Roosevelt’s entry into the race for the Republican nomination undercut the La
Follette campaign, but the Wisconsin senator continued campaigning through the
convention. On February 22, the former president’s “Charter for Democracy”
speech added the recall of judicial decisions (subject only to Supreme Court
review) to his growing list of direct democracy initiatives. The
controversial suggestion moved even some of his conservative friends, such as
Henry Cabot Lodge and Elihu Root, into Taft’s column. Since President Taft
had patronage and the loyalty of many state party organizations, Roosevelt hoped
to amass delegates in states holding preferential primaries in which voters cast
ballots directly. It was the first presidential contest in American
history in which primaries played a key role.
Roosevelt’s campaigning
compelled Taft to hit the hustings, and both engaged in personal verbal sparring
that tended to obscure the issues. Roosevelt called Taft a “fathead” who
was “dumber than a guinea pig,” to which the initially stunned president
responded by labeling his challenger a “demagogue” and a “dangerous egotist.”
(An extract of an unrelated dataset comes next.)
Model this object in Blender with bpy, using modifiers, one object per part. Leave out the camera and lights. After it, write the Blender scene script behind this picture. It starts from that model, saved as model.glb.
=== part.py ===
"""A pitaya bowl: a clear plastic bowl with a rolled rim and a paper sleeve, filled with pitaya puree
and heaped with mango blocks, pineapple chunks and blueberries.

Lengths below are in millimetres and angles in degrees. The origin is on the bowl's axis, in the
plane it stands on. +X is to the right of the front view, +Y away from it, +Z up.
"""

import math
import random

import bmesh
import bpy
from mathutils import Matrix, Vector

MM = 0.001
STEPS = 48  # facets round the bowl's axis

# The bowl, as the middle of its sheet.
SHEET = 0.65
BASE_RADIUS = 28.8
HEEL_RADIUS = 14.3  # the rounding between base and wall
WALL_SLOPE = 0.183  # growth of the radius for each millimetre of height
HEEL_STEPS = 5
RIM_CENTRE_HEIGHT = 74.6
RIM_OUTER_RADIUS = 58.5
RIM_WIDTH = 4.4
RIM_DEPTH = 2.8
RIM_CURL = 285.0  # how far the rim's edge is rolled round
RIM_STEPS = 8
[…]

The intense rivalry between their supporters erupted in fistfights, lockouts,
and riots at local and state conventions. Roosevelt won 9 of 12
primaries—Maryland, New Jersey, Pennsylvania, Ohio (Taft’s home state),
Illinois, Minnesota, Nebraska, South Dakota, and California—losing to Taft
narrowly in Massachusetts and to La Follette in Wisconsin and North Dakota.
The former president won 51% of the total primary vote to Taft’s 33.5% and La
Follette’s 15.5%. Since the incumbent president did well in non-primary
states, the delegate count on the eve of the convention was: 432 for
Roosevelt, 326 for Taft, and 41 for La Follette.